I disabled all power management features and screensaver and have not had a crash in the last 2 days...fingers crossed.
comment:8 Changed 12 years ago by frank
- Summary changed from VBox 4.0.2 - VM's unresponsive (freeze) after 1-3 days on Solaris 11 Express host to VBox 4.0.2 - VM's unresponsive (freeze) after 1-3 days on Solaris 11 Express host => Fixed in SVN
Thanks for the feedback! In that case, your bug should be fixed in the upcoming maintenance release.
comment:9 Changed 12 years ago by tomwaters
Frank, Great to hear...still running solid...so yep, happy to attribute this as root cause.
Look forward to the next point release.
Thankyou to you and the team for the support.
comment:10 Changed 12 years ago by tomwaters
Frank, can you pls. re-open this ticket?
I spoke too soon... it crashed overnight.
VBoxHeadless: error: Code NS_ERROR_CALL_FAILED (0x800706BE) - Call to remote object failed (extended info not available) Context: "COMGETTER(EventSource)(es.asOutParam())" at line 1244 of file VBoxHeadless.cpp VBoxSVC became unavailable, exiting. VBoxHeadless: error: Code NS_ERROR_CALL_FAILED (0x800706BE) - Call to remote object failed (extended info not available) Context: "COMGETTER(EventSource)(es.asOutParam())" at line 1244 of file VBoxHeadless.cpp [1] Illegal Instruction (core dumped) VBoxHeadless -startvm Server5 --vrde off [2]- Done VBoxHeadless -startvm Server6 --vrde off
I have the core dump and will send it through to you frank.
as@nas:/cloud/coredump# ls -l total 282650 -rw------- 1 root media 256401063 2011-02-16 07:49 core.VBoxHeadless.9776 -rw------- 1 root media 32757671 2011-02-16 07:49 core.VBoxSVC.9539
comment:11 Changed 12 years ago by ramshankar
Could you upload the VBox.log from this session you took the core file in if you still have it? I know you attached one at the beginning of this ticket, but it'd be better if we had the appropriate log.

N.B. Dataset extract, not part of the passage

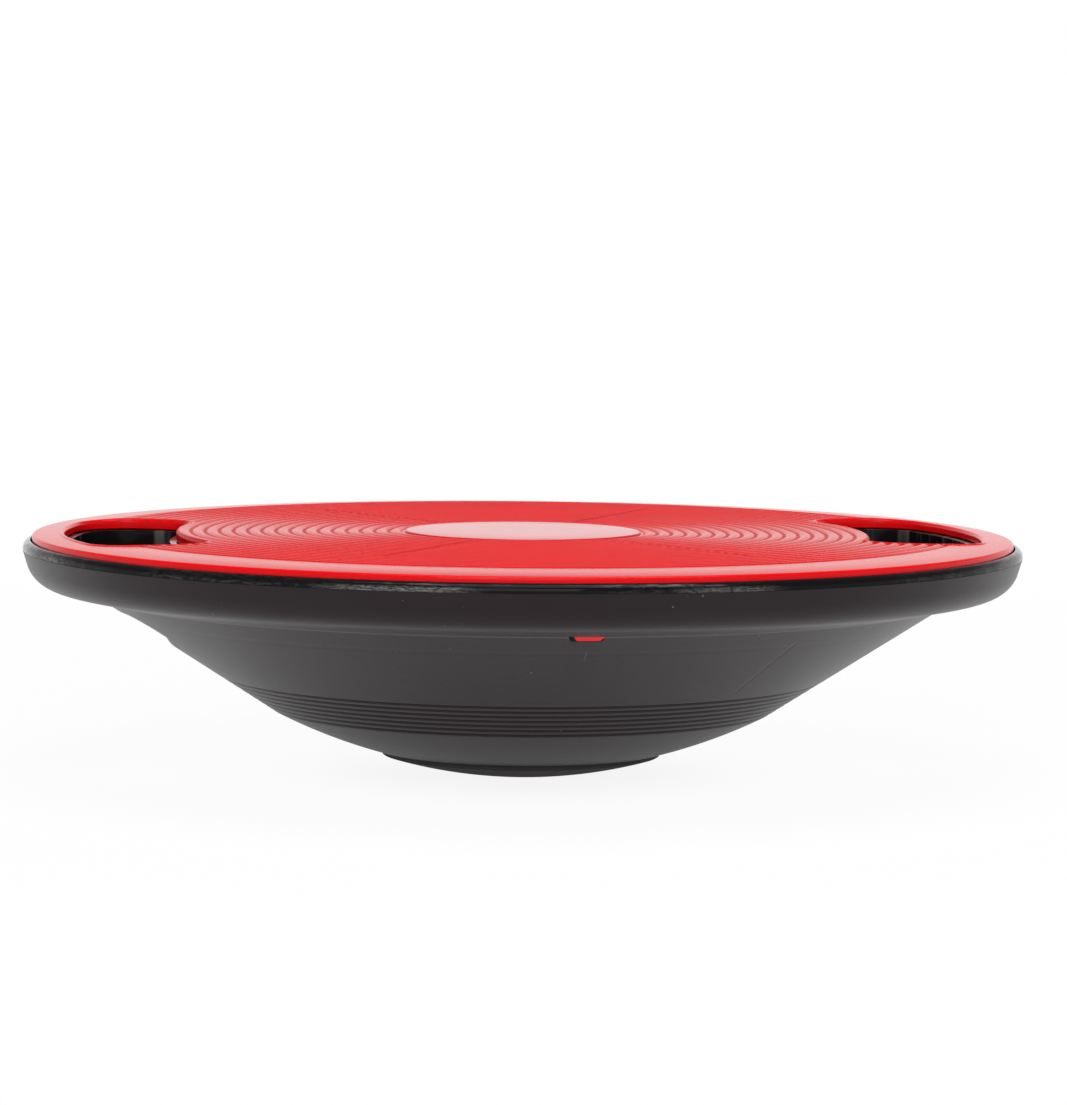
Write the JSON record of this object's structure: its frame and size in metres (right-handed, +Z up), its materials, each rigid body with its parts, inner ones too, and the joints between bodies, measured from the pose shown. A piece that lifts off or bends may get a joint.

comment:12 Changed 12 years ago by ramshankar
I suspect this might be an issue with asynchronous IO. Could you enable "Host IO Cache" in your VM storage settings for the controller and re-try?
comment:13 Changed 12 years ago by tomwaters
Thanks for getting back to met. I do not have the log as it seems to only keep 3 versions, and I recently deleted and recreated the zpool, somcan not get the old snapshots back...sorry.
I have ticked Host IO Cache for all the guests and restarted them. Will let you know how they go.
Note: I have updated to the latest box release, 4.0.4 Note I have also updated all the guests with the latest guest additions.
Can you outline the likely impact from having this enabled? I read chapter 5 host io caching, and see comments like this may slowdown the host immensely, wasted mem utilization etc.
Ie. Is this a temporary test setting for me to identify the issue or a long term setting?
comment:14 follow-up: ↓ 15 Changed 12 years ago by ramshankar
The impact will not be terrible on ZFS. The setting is for narrowing down the issue to find the root cause.
comment:15 in reply to: ↑ 14 Changed 12 years ago by tomwaters
Sorry about the delays in updating - I needed to powercycle the server a few time as I was moving HBA cards etc...
Have now had it up for 7 days and all the vm's are running perfectly. Previously would have seen the issue within 1-3 days...so looking good.
Also, can not really see and performance issues with running with Host IO cache ticked.
So, looks like you nailed it.
Is there anything else you need from me to debug this?
comment:16 Changed 12 years ago by ramshankar
This has been fixed internally and should be available in the next release. Thank you for the report.
comment:17 in reply to: ↑ description Changed 12 years ago by tomwaters
Brilliant. Thankyou to you and the team for resolving this so promptly. Outstanding work.
Looking forward to the next release.